:: Data in this exercise

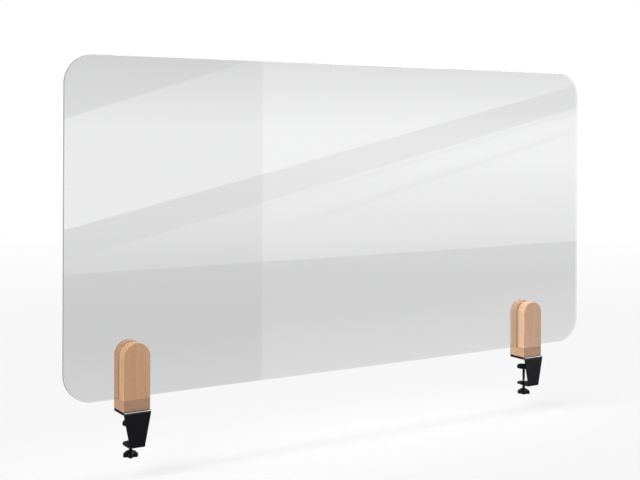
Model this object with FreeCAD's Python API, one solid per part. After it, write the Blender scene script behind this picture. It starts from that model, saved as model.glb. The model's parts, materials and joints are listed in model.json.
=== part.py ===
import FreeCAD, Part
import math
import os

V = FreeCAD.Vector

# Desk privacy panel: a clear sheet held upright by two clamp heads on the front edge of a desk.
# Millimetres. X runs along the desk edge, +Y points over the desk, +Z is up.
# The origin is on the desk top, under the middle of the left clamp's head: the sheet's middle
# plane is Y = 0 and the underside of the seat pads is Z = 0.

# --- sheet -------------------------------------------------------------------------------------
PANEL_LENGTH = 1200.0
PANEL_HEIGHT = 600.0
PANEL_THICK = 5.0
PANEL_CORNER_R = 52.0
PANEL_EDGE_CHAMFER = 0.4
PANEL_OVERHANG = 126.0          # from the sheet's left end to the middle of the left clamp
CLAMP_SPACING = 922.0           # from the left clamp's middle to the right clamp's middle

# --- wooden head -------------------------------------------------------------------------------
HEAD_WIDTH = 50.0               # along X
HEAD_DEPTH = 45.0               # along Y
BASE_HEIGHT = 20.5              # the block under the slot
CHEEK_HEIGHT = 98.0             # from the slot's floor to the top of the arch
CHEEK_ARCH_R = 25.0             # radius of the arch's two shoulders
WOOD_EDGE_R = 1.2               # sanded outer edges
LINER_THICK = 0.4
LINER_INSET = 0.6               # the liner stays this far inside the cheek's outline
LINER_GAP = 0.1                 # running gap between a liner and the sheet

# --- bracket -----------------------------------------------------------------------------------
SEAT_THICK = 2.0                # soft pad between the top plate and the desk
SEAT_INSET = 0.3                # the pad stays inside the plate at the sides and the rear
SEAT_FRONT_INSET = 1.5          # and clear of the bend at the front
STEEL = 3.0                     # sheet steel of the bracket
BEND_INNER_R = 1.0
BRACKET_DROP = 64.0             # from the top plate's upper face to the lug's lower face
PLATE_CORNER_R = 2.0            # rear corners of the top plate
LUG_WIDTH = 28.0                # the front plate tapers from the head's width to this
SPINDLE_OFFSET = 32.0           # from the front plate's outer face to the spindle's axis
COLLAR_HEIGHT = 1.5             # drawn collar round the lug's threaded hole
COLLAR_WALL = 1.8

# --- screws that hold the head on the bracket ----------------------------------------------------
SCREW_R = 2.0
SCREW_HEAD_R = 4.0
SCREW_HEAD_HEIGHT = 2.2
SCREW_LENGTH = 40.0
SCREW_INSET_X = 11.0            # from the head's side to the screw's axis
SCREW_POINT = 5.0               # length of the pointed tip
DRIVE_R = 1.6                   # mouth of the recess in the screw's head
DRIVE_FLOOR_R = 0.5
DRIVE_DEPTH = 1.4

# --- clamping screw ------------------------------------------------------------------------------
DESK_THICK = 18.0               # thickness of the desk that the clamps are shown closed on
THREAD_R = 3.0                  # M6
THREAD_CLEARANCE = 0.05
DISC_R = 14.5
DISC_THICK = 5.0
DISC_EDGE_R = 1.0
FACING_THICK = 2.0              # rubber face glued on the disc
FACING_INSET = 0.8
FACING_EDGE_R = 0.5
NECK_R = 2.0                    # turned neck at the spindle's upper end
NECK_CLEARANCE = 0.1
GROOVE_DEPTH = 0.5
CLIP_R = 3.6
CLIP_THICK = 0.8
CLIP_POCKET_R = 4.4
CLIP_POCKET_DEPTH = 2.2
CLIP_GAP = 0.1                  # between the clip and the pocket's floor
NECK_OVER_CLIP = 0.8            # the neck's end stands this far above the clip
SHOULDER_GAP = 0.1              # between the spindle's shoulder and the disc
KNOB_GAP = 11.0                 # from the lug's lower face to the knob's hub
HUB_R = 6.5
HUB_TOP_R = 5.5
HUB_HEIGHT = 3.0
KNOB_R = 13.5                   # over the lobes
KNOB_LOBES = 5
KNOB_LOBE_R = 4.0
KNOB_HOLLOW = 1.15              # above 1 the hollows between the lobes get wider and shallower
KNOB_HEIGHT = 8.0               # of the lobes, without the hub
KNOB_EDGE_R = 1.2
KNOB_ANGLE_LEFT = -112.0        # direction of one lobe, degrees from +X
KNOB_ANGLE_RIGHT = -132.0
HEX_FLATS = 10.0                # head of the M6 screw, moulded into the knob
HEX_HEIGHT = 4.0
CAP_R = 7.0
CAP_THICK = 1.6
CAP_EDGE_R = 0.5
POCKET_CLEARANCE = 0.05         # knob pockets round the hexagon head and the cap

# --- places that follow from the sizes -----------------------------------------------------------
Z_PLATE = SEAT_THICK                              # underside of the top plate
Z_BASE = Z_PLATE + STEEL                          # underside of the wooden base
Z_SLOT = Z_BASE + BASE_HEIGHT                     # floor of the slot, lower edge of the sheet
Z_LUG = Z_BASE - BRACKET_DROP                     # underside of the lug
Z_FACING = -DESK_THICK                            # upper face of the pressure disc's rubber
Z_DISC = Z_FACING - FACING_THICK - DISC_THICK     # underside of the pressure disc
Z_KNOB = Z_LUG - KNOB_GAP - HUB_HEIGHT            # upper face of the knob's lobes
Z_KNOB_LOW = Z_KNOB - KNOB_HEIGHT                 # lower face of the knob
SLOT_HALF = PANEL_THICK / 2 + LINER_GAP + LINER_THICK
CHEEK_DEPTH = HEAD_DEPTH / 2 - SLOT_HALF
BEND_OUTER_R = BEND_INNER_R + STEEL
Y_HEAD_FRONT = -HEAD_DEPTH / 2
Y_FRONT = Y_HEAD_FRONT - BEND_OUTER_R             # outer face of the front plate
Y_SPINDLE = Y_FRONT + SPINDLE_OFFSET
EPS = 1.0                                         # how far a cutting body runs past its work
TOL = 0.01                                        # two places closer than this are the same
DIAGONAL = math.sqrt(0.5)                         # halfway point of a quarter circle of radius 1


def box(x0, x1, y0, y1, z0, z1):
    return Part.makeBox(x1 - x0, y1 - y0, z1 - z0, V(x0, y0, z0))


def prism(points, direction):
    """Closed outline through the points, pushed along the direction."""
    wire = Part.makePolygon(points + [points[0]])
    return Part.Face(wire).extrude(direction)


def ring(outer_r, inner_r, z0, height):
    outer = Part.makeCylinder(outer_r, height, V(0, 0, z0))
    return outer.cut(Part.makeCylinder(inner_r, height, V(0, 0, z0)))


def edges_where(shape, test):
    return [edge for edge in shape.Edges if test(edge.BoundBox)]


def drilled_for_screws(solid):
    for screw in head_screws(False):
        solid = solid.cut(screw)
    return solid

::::
:: Data in this exercise

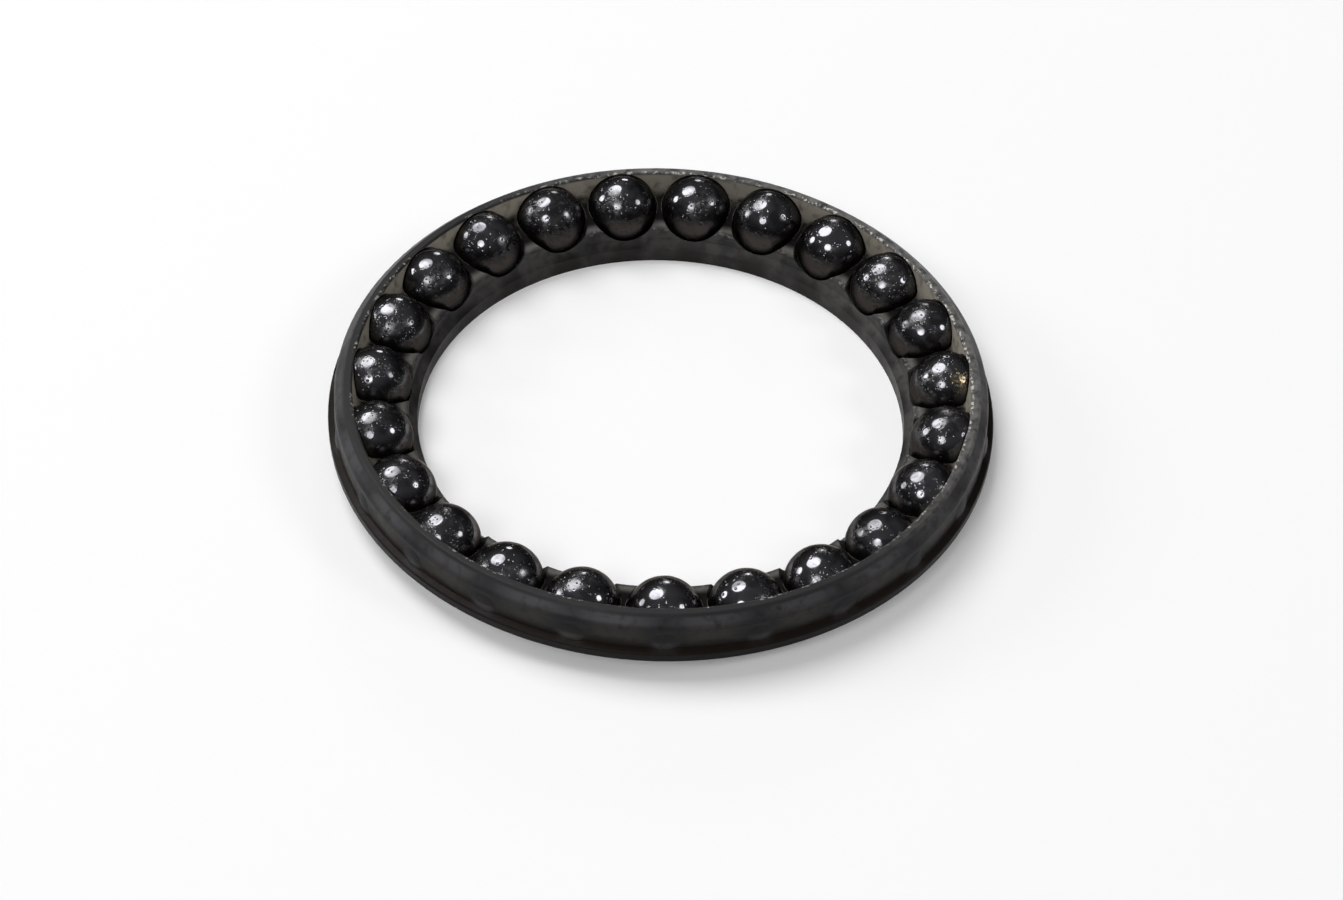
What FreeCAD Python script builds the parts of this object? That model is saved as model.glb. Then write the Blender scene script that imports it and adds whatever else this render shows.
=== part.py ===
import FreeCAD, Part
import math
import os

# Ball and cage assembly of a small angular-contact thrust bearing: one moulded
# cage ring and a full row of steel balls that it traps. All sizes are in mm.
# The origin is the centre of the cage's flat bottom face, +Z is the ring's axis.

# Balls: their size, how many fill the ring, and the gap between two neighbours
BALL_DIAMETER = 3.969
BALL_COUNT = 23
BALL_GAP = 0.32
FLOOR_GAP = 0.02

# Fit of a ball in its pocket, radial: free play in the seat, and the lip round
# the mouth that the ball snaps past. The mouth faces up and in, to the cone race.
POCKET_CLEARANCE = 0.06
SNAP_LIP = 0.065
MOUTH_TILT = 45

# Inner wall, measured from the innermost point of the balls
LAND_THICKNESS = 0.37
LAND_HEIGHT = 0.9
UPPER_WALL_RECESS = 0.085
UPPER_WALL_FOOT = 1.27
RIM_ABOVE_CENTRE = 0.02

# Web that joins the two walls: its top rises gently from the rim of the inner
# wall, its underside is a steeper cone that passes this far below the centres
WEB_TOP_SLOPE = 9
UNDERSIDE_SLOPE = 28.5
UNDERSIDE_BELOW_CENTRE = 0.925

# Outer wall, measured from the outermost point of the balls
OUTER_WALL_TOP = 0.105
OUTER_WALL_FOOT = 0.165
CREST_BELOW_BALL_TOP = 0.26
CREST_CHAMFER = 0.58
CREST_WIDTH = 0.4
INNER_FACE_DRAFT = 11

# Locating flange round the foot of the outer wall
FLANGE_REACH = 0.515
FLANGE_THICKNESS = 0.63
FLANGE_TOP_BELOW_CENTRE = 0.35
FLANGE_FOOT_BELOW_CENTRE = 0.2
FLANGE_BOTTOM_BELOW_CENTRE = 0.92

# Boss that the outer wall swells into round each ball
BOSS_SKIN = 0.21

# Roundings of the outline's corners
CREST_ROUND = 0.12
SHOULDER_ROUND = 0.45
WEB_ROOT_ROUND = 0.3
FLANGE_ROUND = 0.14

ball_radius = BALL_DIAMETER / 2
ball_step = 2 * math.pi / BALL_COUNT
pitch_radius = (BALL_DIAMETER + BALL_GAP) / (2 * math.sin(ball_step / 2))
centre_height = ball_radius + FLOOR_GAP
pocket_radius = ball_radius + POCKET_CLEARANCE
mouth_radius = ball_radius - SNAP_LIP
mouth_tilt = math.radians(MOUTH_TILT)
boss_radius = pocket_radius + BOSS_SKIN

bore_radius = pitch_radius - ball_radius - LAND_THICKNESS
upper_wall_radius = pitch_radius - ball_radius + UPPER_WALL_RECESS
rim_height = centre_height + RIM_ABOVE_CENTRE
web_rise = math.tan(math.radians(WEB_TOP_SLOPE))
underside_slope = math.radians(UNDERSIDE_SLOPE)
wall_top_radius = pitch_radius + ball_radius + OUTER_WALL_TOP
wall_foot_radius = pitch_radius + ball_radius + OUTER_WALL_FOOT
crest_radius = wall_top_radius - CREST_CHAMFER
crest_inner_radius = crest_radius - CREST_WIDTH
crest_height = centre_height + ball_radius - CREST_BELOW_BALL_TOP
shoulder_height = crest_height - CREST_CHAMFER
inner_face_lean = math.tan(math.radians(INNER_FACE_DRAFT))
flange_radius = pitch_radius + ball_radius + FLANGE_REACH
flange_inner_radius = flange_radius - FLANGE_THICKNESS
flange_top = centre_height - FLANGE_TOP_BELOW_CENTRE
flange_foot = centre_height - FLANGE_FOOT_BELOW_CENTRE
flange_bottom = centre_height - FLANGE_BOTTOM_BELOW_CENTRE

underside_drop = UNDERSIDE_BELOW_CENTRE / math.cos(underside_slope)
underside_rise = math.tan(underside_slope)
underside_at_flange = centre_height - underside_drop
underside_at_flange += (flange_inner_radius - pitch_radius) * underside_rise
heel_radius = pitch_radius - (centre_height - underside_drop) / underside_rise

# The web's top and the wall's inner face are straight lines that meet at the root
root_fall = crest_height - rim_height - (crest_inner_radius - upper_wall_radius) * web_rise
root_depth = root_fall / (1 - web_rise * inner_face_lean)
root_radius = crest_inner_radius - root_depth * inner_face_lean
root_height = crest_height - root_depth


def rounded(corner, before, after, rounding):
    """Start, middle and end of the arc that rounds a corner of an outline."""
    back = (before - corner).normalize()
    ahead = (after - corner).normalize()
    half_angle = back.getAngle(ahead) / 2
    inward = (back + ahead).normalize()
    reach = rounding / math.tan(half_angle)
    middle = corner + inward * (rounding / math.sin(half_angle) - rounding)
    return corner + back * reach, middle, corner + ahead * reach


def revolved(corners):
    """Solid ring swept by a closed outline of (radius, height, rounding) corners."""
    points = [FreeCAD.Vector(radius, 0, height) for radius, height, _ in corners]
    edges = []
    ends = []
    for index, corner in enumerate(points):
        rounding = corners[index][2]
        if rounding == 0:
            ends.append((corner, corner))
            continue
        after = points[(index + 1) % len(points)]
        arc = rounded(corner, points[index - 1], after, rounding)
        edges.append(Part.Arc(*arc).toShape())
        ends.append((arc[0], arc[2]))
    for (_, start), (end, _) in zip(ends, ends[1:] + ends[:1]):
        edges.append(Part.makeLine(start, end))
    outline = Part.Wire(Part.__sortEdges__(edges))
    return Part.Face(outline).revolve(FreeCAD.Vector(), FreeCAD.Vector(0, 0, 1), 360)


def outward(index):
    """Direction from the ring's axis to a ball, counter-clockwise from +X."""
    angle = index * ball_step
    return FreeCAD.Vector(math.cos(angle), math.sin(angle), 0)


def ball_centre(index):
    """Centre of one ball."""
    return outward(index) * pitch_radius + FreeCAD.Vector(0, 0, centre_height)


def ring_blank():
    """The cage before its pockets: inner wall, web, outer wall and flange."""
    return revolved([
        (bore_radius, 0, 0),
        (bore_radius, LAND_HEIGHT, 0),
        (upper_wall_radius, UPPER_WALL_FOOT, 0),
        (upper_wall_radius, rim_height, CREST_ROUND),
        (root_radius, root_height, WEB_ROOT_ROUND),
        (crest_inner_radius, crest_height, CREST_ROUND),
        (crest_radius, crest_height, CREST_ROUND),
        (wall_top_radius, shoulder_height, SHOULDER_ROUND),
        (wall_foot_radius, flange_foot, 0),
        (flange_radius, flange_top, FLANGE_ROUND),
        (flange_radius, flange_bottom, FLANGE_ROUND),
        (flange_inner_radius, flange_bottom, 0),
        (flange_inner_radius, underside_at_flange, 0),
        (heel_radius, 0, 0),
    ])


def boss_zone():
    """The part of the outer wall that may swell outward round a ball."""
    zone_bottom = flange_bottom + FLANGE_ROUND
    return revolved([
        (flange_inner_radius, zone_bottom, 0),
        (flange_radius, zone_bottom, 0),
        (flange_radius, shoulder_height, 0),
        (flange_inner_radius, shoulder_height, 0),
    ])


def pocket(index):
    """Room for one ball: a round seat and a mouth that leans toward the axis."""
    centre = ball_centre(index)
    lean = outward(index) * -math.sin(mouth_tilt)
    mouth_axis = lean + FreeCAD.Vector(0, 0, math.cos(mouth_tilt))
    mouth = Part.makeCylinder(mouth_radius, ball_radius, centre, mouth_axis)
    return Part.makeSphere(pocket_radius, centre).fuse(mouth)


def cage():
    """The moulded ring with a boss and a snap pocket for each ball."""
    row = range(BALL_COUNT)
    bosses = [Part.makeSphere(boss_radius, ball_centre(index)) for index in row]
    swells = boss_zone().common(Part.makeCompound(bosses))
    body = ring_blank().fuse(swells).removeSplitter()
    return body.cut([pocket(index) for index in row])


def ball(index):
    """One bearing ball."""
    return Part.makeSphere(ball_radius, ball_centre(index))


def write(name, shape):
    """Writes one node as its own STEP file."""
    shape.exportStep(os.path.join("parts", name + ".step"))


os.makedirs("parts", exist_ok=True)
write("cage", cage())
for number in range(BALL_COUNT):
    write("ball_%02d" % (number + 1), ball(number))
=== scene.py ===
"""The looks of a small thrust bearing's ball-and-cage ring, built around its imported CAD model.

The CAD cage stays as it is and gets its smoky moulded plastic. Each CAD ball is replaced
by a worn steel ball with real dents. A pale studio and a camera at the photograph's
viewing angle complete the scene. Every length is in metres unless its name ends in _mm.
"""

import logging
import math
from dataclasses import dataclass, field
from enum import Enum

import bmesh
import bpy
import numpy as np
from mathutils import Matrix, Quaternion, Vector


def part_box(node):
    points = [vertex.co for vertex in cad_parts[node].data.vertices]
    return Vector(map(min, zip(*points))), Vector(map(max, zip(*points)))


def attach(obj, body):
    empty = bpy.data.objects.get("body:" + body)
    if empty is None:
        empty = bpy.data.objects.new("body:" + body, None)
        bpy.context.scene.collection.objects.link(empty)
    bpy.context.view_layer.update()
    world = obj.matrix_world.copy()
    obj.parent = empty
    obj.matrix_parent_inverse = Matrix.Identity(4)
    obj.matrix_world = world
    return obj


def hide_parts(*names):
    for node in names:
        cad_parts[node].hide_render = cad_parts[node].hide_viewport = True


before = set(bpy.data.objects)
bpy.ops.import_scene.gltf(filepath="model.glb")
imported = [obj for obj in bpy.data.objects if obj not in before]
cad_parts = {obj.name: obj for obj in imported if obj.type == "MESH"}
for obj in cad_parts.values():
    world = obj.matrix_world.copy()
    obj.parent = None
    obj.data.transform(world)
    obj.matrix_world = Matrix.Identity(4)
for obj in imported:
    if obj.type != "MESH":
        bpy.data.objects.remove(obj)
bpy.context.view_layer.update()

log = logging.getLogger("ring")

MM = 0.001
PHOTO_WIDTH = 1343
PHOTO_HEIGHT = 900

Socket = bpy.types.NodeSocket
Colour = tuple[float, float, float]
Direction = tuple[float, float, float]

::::

Your instructions: Starting at the line that contains "body = ring_blank().fuse(swells).removeSplitter()", repeat each line exactly, and stop after the line that contains "points = [vertex.co".

Correct result:
    body = ring_blank().fuse(swells).removeSplitter()
    return body.cut([pocket(index) for index in row])


def ball(index):
    """One bearing ball."""
    return Part.makeSphere(ball_radius, ball_centre(index))


def write(name, shape):
    """Writes one node as its own STEP file."""
    shape.exportStep(os.path.join("parts", name + ".step"))


os.makedirs("parts", exist_ok=True)
write("cage", cage())
for number in range(BALL_COUNT):
    write("ball_%02d" % (number + 1), ball(number))
=== scene.py ===
"""The looks of a small thrust bearing's ball-and-cage ring, built around its imported CAD model.

The CAD cage stays as it is and gets its smoky moulded plastic. Each CAD ball is replaced
by a worn steel ball with real dents. A pale studio and a camera at the photograph's
viewing angle complete the scene. Every length is in metres unless its name ends in _mm.
"""

import logging
import math
from dataclasses import dataclass, field
from enum import Enum

import bmesh
import bpy
import numpy as np
from mathutils import Matrix, Quaternion, Vector


def part_box(node):
    points = [vertex.co for vertex in cad_parts[node].data.vertices]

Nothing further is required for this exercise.